Le sol, lentement, se déchira. Non pas dans un fracas, mais dans un souffle profond, comme si la Terre se relâchait après un long sommeil. Les pierres roulèrent une à une, non pas pour fuir – les pierres ne fuient jamais – mais pour reprendre la place qui leur appartenait. Pas celle qu’elles avaient perdue, mais celle qu’elles avaient toujours occupée avant que l’homme ne vienne troubler la quiétude du monde. Grisaine, la pierre fendue, retrouva son creux originel, celui qu’elle avait occupé pendant des siècles, avant que l’humain ne vienne troubler son silence. Morbleu s’enfonça un peu plus dans la terre, là où le gel le respectait. Même les plus petites pierres, les éclats et les poussières, se réorganisèrent, se tissèrent dans un ordre parfait, une trame invisible, réparant ce qui avait été brisé. Là où la maison s’était dressée, il ne resta plus qu’un mur solitaire, battu par les éléments, son crépi effrité par le vent et le sel. Un souvenir de plus dans le grand livre de la Terre, que les hommes avaient écrit trop vite et trop fort. Au fil des saisons, la mousse revint. Elle s’étendit en silence, portée par les spores que le vent avait déposées. Les fougères, fragiles mais résolues, s’installèrent, suivies par les insectes qui tissèrent à nouveau leur fine toile de vie. Puis vinrent les crapauds, leur chant de pluie résonnant dans l’air humide. Les arbres ne tardèrent pas. Ils se souvenaient, eux. Une fois la plaie cicatrisée, ils s’élancèrent vers le ciel, leurs racines se frayant un chemin entre les pierres, scellant ainsi l’union silencieuse entre le minéral et le végétal. Les humains ne revinrent pas. Pas ici. Ils parlèrent de « glissement de terrain », d’un « événement imprévu », d’une « zone instable ». Ils barrèrent les routes, oublièrent. Mieux encore : ils disparurent de leur propre récit. Mais les pierres, elles, savent. Elles savent que tout ce qui monte finit par s’effondrer. Elles connaissent la lenteur du temps, le poids des siècles. Par une nuit d’équinoxe, un grand-duc vint se poser sur le sommet de Vieille-Silex. Il ne dit rien, comme le font les oiseaux de nuit qui connaissent les secrets du monde. Il hocha lentement la tête, un geste grave, un signe de reconnaissance.

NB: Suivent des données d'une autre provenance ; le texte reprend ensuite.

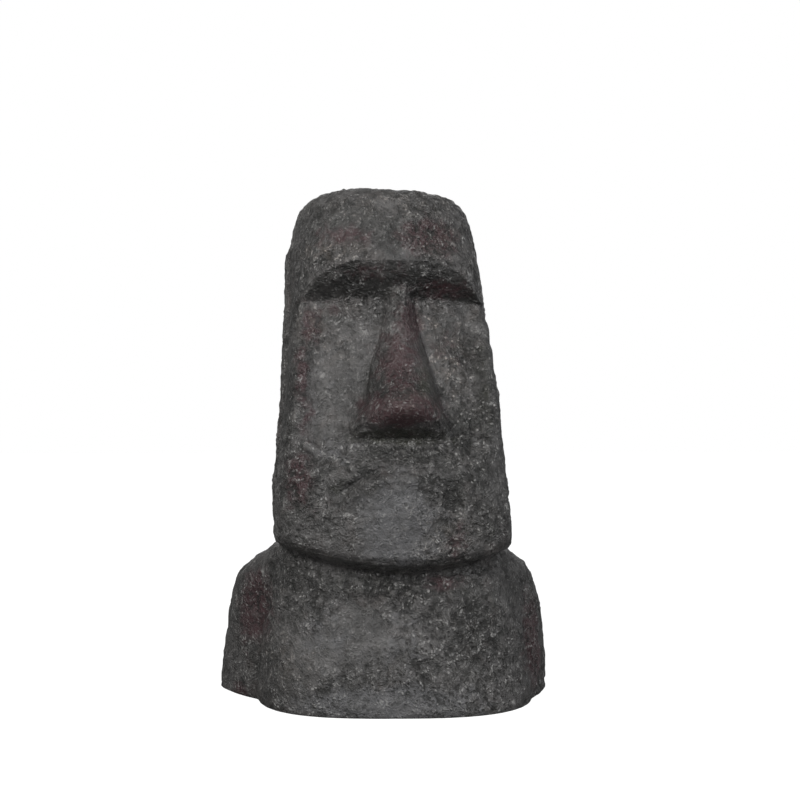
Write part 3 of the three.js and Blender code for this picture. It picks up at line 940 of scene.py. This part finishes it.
class MoaiColourSettings(PropertyGroup):
    body_dark: shade("Dark body", "Darker charcoal of the casting", (0.034, 0.033, 0.032))
    body_light: shade("Light body", "Lighter charcoal of the casting", (0.072, 0.069, 0.068))
    body_warm: shade("Warm body", "Brownish charcoal between the two", (0.056, 0.048, 0.045))
    # Near-black of the crevices: dark wash and painted shade.
    pit_wash_and_shade: shade("Crevice colour", "Dark wash left in the crevices", (0.008, 0.008, 0.007))
    # Pale peaks: wear and painted highlight.
    worn_pale_and_highlight: shade("Worn peaks", "Pale rubbed peaks of the grain", (0.120, 0.117, 0.112))
    # Pale grey flecks: dry brush and painted glints.
    grey_brush_and_glints: shade("Grey brush", "Pale grey dry brush on the grain", (0.310, 0.306, 0.298))
    tan_brush: shade("Tan brush", "Beige dry brush on the high grain", (0.300, 0.255, 0.225))
    # Near-black colour of the dark wash and of the painted shade under the brow, nose and chin.
    dark_wash_and_painted_shade: shade("Dark wash", "Near-black wash round the features", (0.012, 0.012, 0.011))
    red_wash: shade("Red wash", "Maroon wash on the nose, flanks and arms", (0.036, 0.0135, 0.016))
    cool_wash: shade("Cool wash", "Cool grey wash on the smooth places", (0.092, 0.092, 0.096))
    # Olive colour of the greenish wash and of the painted shade under the nose and chin.
    olive_wash_and_painted_shade: shade("Olive wash", "Greenish dark wash in the hollows", (0.022, 0.023, 0.015))


class MoaiStageSettings(PropertyGroup):
    floor_half: FloatProperty(
        name="Floor half size", description="Half the side of the floor", default=6.0,
        unit="LENGTH", min=1,
    )
    camera_distance: FloatProperty(
        name="Camera distance", description="From the bust's middle line to the camera",
        default=1.346, unit="LENGTH", min=0.3,
    )
    camera_height: FloatProperty(
        name="Camera height", description="Height of the level camera", default=0.353,
        unit="LENGTH",
    )
    camera_side: FloatProperty(
        name="Camera side step", description="How far right of the middle line it looks",
        default=0.017, unit="LENGTH",
    )
    camera_turn: FloatProperty(
        name="Camera turn", description="How far round to the left the camera stands",
        default=math.radians(1.0), unit="ROTATION",
    )
    lens: FloatProperty(
        name="Lens", description="Focal length, mm, on a 36 mm frame", default=50.0, min=10
    )
    sky_strength: FloatProperty(
        name="Surround", description="Strength of the white surround", default=0.36, min=0
    )
    key_power: FloatProperty(
        name="Key light", description="Power of the soft light, upper left", default=42.0,
        min=0, unit="POWER",
    )
    top_power: FloatProperty(
        name="Top light", description="Power of the soft light overhead", default=1.0,
        min=0, unit="POWER",
    )
    back_power: FloatProperty(
        name="Back light", description="Power of the soft light behind the bust", default=9.0,
        min=0, unit="POWER",
    )
    fill_power: FloatProperty(
        name="Fill light", description="Power of the soft light on the right", default=25.0,
        min=0, unit="POWER",
    )


# ---------------------------------------------------------------------------
# Operators
# ---------------------------------------------------------------------------


class MOAI_OT_bust(Operator):
    """Build the bust's stippled skin over its solid"""

    bl_idname = "moai.build_bust"
    bl_label = "Build bust"

    def execute(self, context):
        if BUST_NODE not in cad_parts:
            raise RuntimeError("the packed model has no node called " + BUST_NODE)
        mesh = bust_mesh(context.scene.moai_skin)
        mesh.materials.append(stone_material(context.scene.moai_colours))
        bust = bpy.data.objects.new("bust_skin", mesh)
        context.scene.collection.objects.link(bust)
        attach(bust, BUST_BODY)
        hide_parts(BUST_NODE)
        return {"FINISHED"}


def soft_light(scene, name, place, towards, size, power, colour):
    data = bpy.data.lights.new(name, "AREA")
    data.shape = "SQUARE"
    data.size = size
    data.energy = power
    data.color = colour
    lamp = bpy.data.objects.new(name, data)
    lamp.location = place
    aim = [t - p for t, p in zip(towards, place)]
    length = math.dist(towards, place)
    pitch = math.acos(-aim[2] / length)
    lamp.rotation_euler = (pitch, 0, math.atan2(-aim[0], aim[1]))
    scene.collection.objects.link(lamp)
    return lamp


def floor_material():
    material = bpy.data.materials.new("pale_floor")
    material.use_nodes = True
    board = Board(material.node_tree)
    shader = material.node_tree.nodes["Principled BSDF"]
    cloud = board.noise(board.add("ShaderNodeTexCoord").outputs["Object"], 1.5, 2.0)
    board.feed(shader, "Base Color", board.tint(cloud, (0.86, 0.86, 0.86, 1), (0.9, 0.9, 0.9, 1)))
    shader.inputs["Roughness"].default_value = 0.9
    shader.inputs["Specular IOR Level"].default_value = 0.1
    seen = board.add("ShaderNodeLightPath").outputs["Is Camera Ray"]
    glow = board.add("ShaderNodeEmission", {"Color": (1, 1, 1, 1), "Strength": 1.2})
    dim = board.add("ShaderNodeBsdfDiffuse", {"Color": (0.22, 0.22, 0.22, 1)})
    bright = board.add("ShaderNodeMixShader", {0: 0.8, 1: shader.outputs[0], 2: glow.outputs[0]})
    choice = board.add("ShaderNodeMixShader", {0: seen, 1: dim.outputs[0], 2: bright.outputs[0]})
    output = material.node_tree.nodes["Material Output"]
    board.feed(output, "Surface", choice.outputs[0])
    output.location = (board.across, 0)
    return material


class MOAI_OT_stage(Operator):
    """Set out the pale floor, the soft lights and the camera"""

    bl_idname = "moai.build_stage"
    bl_label = "Build stage"

    def execute(self, context):
        scene = context.scene
        stage = scene.moai_stage
        half = stage.floor_half
        ground = CAD_BOX[0][2]
        mesh = bpy.data.meshes.new("floor")
        corners = [
            (-half, -half, ground), (half, -half, ground),
            (half, half, ground), (-half, half, ground),
        ]
        mesh.from_pydata(corners, [], [(0, 1, 2, 3)])
        mesh.materials.append(floor_material())
        floor = bpy.data.objects.new("floor", mesh)
        scene.collection.objects.link(floor)

        world = bpy.data.worlds.new("white_studio")
        world.use_nodes = True
        board = Board(world.node_tree)
        back = world.node_tree.nodes["Background"]
        way = board.add("ShaderNodeTexCoord").outputs["Generated"]
        up = board.add("ShaderNodeSeparateXYZ", {0: way}).outputs["Z"]
        share = board.between(up, -0.25, 0.85, 0.45, 1.15)
        light = board.maths("MULTIPLY", share, stage.sky_strength)
        seen = board.add("ShaderNodeLightPath").outputs["Is Camera Ray"]
        strength = board.add("ShaderNodeMix", {0: seen, 2: light, 3: 1.0}, data_type="FLOAT")
        board.feed(back, "Strength", strength.outputs[0])
        back.inputs["Color"].default_value = (1, 1, 1, 1)
        scene.world = world
        scene.view_settings.view_transform = "Standard"
        scene.view_settings.look = "None"

        for name, (place, size, colour), power in (
            ("key_left", KEY_LIGHT, stage.key_power),
            ("fill_right", FILL_LIGHT, stage.fill_power),
            ("back_soft", BACK_LIGHT, stage.back_power),
            ("top_soft", TOP_LIGHT, stage.top_power),
        ):
            soft_light(scene, name, place, LIGHT_AIM, size, power, colour)

        low, high = CAD_BOX
        line_x = (low[0] + high[0]) / 2 + MIDDLE_LINE_RIGHT
        line_y = (low[1] + high[1]) / 2 + MIDDLE_LINE_BACK
        turn = stage.camera_turn
        data = bpy.data.cameras.new("front_camera")
        data.lens = stage.lens
        data.sensor_width = 36.0
        data.clip_end = 50
        camera = bpy.data.objects.new("front_camera", data)
        away, step = stage.camera_distance, stage.camera_side
        camera.location = (
            line_x - math.sin(turn) * away + math.cos(turn) * step,
            line_y - math.cos(turn) * away - math.sin(turn) * step,
            ground + stage.camera_height,
        )
        camera.rotation_euler = (math.radians(90), 0, -turn)
        scene.collection.objects.link(camera)
        scene.camera = camera
        return {"FINISHED"}


class MOAI_PT_panel(Panel):
    """Sizes, colours and studio of the moai bust"""

    bl_idname = "MOAI_PT_panel"
    bl_label = "Moai bust"
    bl_space_type = "VIEW_3D"
    bl_region_type = "UI"
    bl_category = "Moai"

    def draw(self, context):
        layout = self.layout
        for title, group, operator in (
            ("Skin", context.scene.moai_skin, MOAI_OT_bust.bl_idname),
            ("Colours", context.scene.moai_colours, None),
            ("Stage", context.scene.moai_stage, MOAI_OT_stage.bl_idname),
        ):
            box = layout.box()
            box.label(text=title)
            for name in group.__annotations__:
                box.prop(group, name)
            if operator:
                box.operator(operator)


CLASSES = (
    MoaiSkinSettings,
    MoaiColourSettings,
    MoaiStageSettings,
    MOAI_OT_bust,
    MOAI_OT_stage,
    MOAI_PT_panel,
)


def register():
    for cls in CLASSES:
        bpy.utils.register_class(cls)
    bpy.types.Scene.moai_skin = PointerProperty(type=MoaiSkinSettings)
    bpy.types.Scene.moai_colours = PointerProperty(type=MoaiColourSettings)
    bpy.types.Scene.moai_stage = PointerProperty(type=MoaiStageSettings)


def unregister():
    del bpy.types.Scene.moai_stage
    del bpy.types.Scene.moai_colours
    del bpy.types.Scene.moai_skin
    for cls in reversed(CLASSES):
        bpy.utils.unregister_class(cls)


def main():
    register()
    bpy.ops.moai.build_bust()
    bpy.ops.moai.build_stage()


if __name__ == "__main__":
    main()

« Ils cherchent ailleurs », murmura-t-il. « Vers les fjords. »
« Alors la glace leur répondra », dit Grisaine, comme un souffle dans la brume.

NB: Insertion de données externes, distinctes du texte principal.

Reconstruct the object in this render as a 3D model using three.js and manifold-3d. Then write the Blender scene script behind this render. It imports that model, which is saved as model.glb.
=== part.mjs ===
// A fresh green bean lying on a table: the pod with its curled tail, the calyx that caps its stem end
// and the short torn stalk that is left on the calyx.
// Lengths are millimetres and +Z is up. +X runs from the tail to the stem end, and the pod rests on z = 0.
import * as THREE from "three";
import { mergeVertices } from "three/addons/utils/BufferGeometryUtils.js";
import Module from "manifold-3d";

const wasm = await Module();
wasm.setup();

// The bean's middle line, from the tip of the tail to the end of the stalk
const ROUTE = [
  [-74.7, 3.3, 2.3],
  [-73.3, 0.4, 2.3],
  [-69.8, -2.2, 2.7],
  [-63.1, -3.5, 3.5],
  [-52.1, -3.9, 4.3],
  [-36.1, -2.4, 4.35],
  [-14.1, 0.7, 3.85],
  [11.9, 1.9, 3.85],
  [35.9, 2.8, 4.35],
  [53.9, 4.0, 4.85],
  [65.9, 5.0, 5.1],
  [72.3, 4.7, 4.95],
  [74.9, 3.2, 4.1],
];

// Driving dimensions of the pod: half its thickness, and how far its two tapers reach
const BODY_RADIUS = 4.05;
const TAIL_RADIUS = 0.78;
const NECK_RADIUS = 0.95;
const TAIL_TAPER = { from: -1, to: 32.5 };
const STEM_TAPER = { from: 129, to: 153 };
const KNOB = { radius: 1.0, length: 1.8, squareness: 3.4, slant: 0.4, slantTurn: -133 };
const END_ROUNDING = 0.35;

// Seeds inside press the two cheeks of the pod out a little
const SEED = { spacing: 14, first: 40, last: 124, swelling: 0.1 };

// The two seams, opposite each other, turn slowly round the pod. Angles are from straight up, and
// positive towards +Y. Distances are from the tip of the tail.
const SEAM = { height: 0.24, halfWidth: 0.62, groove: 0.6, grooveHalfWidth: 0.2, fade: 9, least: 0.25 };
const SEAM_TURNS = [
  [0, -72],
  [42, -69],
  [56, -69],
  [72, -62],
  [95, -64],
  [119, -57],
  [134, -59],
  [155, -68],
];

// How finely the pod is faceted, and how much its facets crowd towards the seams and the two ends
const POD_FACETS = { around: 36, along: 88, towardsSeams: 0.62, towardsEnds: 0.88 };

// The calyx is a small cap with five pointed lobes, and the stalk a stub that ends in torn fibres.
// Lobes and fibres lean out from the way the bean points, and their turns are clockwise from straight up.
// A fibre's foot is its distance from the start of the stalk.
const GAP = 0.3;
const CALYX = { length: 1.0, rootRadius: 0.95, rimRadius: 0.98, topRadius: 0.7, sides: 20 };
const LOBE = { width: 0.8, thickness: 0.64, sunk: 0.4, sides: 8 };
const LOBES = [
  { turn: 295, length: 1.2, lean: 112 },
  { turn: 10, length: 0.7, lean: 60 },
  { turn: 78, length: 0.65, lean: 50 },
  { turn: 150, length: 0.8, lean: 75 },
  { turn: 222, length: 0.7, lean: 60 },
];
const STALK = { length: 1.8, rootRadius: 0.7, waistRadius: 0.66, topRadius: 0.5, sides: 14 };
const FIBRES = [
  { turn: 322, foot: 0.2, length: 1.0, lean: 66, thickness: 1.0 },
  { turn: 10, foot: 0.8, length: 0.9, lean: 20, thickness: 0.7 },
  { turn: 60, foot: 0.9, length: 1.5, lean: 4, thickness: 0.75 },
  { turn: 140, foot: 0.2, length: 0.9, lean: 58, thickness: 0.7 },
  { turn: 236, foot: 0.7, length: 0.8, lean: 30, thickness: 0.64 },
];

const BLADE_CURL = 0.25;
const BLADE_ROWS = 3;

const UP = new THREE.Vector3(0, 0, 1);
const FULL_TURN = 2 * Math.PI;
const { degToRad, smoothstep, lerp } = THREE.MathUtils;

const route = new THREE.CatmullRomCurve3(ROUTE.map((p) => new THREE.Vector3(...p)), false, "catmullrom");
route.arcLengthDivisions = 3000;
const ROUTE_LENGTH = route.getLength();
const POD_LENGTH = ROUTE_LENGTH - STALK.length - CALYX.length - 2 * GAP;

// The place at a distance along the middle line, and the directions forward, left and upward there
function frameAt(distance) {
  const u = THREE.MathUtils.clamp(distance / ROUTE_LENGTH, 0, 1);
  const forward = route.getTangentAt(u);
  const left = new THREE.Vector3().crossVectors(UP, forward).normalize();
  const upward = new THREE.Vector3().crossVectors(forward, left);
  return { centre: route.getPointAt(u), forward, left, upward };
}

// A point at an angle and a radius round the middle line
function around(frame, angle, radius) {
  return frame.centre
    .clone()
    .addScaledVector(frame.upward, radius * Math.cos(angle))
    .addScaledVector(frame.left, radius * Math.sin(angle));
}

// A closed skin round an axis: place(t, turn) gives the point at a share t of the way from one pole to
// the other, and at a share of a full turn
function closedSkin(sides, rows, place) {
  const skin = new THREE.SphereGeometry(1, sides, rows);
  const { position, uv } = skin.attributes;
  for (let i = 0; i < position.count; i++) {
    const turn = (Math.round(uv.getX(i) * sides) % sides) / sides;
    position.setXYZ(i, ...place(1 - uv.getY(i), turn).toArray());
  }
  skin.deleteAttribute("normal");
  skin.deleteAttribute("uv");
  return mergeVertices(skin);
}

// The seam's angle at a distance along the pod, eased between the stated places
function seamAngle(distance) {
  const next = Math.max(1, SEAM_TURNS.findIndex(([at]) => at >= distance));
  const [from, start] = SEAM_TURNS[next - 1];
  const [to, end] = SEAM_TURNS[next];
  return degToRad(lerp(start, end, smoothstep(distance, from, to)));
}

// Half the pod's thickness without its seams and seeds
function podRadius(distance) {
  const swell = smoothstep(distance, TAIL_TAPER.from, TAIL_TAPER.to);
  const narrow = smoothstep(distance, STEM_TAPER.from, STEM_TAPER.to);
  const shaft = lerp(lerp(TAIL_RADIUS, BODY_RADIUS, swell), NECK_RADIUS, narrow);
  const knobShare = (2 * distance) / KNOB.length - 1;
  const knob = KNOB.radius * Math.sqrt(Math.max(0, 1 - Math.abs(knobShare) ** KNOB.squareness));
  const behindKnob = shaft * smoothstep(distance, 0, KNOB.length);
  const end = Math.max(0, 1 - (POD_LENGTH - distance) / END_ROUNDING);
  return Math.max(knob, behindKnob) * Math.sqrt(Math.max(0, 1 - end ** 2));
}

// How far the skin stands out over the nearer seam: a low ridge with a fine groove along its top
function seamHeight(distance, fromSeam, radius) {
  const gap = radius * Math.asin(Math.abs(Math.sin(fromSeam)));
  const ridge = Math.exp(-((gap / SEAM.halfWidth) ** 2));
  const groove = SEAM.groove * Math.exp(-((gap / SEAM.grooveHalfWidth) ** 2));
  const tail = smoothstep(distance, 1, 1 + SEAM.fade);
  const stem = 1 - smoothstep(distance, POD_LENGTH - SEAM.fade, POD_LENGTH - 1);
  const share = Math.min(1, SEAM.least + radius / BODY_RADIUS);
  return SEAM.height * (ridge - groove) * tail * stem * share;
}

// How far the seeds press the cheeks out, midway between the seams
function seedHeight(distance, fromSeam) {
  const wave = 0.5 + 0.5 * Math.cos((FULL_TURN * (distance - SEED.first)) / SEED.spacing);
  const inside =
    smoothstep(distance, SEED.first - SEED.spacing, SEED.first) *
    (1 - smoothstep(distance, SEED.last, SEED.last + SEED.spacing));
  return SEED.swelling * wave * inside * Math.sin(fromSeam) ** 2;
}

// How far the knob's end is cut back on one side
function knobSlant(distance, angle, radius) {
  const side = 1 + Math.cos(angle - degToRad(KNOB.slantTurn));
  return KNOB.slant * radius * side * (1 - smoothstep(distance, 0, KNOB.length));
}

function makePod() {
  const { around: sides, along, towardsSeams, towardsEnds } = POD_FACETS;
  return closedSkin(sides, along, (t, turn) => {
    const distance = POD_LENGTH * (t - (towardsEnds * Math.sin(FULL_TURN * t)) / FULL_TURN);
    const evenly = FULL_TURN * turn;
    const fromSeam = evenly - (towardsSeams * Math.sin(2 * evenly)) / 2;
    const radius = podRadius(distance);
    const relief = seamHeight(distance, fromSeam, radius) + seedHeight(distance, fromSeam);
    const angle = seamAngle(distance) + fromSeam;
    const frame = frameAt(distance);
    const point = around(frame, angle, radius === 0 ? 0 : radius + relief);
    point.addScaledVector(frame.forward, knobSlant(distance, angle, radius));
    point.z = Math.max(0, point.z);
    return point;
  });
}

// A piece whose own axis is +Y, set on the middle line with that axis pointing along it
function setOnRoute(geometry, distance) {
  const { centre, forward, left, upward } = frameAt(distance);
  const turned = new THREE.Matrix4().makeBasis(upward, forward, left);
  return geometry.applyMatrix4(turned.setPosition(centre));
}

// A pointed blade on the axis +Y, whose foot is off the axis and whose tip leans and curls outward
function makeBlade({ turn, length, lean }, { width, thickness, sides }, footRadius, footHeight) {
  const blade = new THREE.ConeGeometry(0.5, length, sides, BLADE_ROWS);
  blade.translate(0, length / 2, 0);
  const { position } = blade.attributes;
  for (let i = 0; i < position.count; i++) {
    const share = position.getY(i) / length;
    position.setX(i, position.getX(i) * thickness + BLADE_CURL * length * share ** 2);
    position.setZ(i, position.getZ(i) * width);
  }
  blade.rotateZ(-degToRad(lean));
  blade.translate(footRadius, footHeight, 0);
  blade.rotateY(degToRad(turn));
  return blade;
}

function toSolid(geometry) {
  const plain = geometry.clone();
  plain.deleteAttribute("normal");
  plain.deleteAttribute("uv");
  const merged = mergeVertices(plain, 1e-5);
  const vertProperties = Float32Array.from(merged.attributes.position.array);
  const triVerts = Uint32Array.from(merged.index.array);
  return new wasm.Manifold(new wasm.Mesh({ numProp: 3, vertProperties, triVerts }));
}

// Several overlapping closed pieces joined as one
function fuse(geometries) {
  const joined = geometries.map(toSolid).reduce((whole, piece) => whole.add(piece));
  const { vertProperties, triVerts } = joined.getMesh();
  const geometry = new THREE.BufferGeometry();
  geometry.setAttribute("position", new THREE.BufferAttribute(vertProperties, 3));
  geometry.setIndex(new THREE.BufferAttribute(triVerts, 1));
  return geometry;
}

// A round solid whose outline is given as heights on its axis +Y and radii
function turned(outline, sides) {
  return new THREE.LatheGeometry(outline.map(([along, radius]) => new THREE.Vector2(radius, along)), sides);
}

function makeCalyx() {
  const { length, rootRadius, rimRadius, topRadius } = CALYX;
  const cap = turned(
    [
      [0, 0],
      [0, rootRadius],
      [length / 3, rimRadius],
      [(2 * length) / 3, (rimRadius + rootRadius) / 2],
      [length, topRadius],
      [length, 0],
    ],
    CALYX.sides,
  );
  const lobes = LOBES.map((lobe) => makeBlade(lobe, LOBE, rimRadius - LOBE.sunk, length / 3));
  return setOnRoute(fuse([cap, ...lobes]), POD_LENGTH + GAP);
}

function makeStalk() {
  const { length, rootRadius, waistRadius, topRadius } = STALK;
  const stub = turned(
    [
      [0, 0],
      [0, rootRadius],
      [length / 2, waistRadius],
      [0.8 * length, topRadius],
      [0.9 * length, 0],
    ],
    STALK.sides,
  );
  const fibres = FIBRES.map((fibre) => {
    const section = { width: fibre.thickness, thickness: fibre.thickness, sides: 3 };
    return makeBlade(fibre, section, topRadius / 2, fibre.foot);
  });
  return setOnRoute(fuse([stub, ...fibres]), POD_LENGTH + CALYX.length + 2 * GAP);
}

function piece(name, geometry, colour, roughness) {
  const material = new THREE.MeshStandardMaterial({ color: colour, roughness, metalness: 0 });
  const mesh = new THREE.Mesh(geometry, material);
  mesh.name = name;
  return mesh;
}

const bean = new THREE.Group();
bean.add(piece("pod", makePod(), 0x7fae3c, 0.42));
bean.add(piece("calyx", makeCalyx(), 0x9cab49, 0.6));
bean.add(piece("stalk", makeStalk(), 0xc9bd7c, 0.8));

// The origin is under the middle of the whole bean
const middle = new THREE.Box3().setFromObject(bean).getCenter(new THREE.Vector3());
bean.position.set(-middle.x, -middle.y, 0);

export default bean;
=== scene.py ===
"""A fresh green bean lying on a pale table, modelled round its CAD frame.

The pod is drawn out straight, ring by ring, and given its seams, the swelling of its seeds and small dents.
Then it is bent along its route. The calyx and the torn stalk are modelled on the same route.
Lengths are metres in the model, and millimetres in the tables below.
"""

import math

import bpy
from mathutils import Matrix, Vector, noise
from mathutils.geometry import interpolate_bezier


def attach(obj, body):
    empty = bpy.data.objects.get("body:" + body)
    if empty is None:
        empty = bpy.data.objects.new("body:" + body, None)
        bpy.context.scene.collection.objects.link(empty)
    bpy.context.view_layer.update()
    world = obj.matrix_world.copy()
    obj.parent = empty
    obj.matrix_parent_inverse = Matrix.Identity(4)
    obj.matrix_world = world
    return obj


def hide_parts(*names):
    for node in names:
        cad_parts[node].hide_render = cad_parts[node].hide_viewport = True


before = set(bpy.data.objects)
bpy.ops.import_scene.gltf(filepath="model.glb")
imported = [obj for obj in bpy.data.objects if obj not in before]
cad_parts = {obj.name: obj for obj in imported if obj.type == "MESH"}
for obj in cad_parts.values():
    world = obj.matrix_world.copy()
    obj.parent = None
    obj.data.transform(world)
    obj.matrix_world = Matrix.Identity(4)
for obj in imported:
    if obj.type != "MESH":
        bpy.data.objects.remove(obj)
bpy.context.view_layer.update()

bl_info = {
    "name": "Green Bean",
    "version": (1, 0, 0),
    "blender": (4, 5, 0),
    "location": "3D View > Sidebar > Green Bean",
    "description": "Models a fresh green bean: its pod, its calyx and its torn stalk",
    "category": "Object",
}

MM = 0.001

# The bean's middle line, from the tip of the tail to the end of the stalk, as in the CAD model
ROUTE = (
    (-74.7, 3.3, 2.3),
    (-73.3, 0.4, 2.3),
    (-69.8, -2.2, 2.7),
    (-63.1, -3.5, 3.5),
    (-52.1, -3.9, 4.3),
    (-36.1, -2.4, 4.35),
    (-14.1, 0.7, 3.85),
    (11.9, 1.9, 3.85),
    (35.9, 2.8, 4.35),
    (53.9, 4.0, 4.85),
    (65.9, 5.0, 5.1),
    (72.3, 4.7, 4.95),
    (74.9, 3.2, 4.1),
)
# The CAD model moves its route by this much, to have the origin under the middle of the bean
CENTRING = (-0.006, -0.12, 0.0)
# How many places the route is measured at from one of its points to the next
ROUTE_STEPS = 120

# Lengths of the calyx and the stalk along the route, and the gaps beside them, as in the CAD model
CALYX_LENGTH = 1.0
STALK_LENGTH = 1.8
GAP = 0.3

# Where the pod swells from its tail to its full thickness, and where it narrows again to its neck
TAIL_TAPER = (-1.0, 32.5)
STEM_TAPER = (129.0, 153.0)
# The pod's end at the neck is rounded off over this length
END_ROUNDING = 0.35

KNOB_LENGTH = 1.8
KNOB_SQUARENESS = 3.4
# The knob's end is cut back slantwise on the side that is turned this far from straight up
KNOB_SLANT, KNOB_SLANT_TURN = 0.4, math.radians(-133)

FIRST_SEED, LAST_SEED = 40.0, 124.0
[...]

« Et les mers », ajouta Morbleu, d’un ton aussi ancien que la roche.
Car la Terre n’est pas silencieuse. Elle parle à ceux qui savent entendre. Dans le froissement des feuilles, le craquement des pierres, le murmure de l’eau sous la glace. Elle avertit, toujours. Mais l’homme, dans sa précipitation, croit que se taire, c’est se soumettre. Il ignore que, parfois, le silence n’est pas une soumission : c’est une menace. Une promesse. Bien plus bas, sous la croûte du monde, les minéraux se chantaient des poèmes, des chansons que seule la Terre pouvait entendre. Ils chantaient la calcite, sa lumière cristalline et pure. Ils chantaient le mica, éclat fugace comme la lune dans l’obscurité. Ils chantaient l’obsidienne, tranchante comme une vérité dure et sans pitié. Et surtout, ils chantaient le quartz, cette mémoire vivante du feu, qui pulse encore dans l’ombre de la Terre. Ils attendaient leur heure. Car la Terre n’est pas en guerre. Elle n’a pas besoin de l’être. Elle n’a pas d’ennemis. Elle est. Et dans cette simple présence, il y a une force que l’homme ne pourra jamais contenir. Il s’épuisera à creuser, à bétonner, à poser des frontières sur l’air et à vendre des tickets d’entrée au ciel. Mais le sable rira sous ses pas. Les racines soulèveront ses routes. Le sel rongera ses statues. Et quand il partira – car il partira –, les pierres seront encore là. Elles refermeront doucement la page. Et l’histoire reprendra.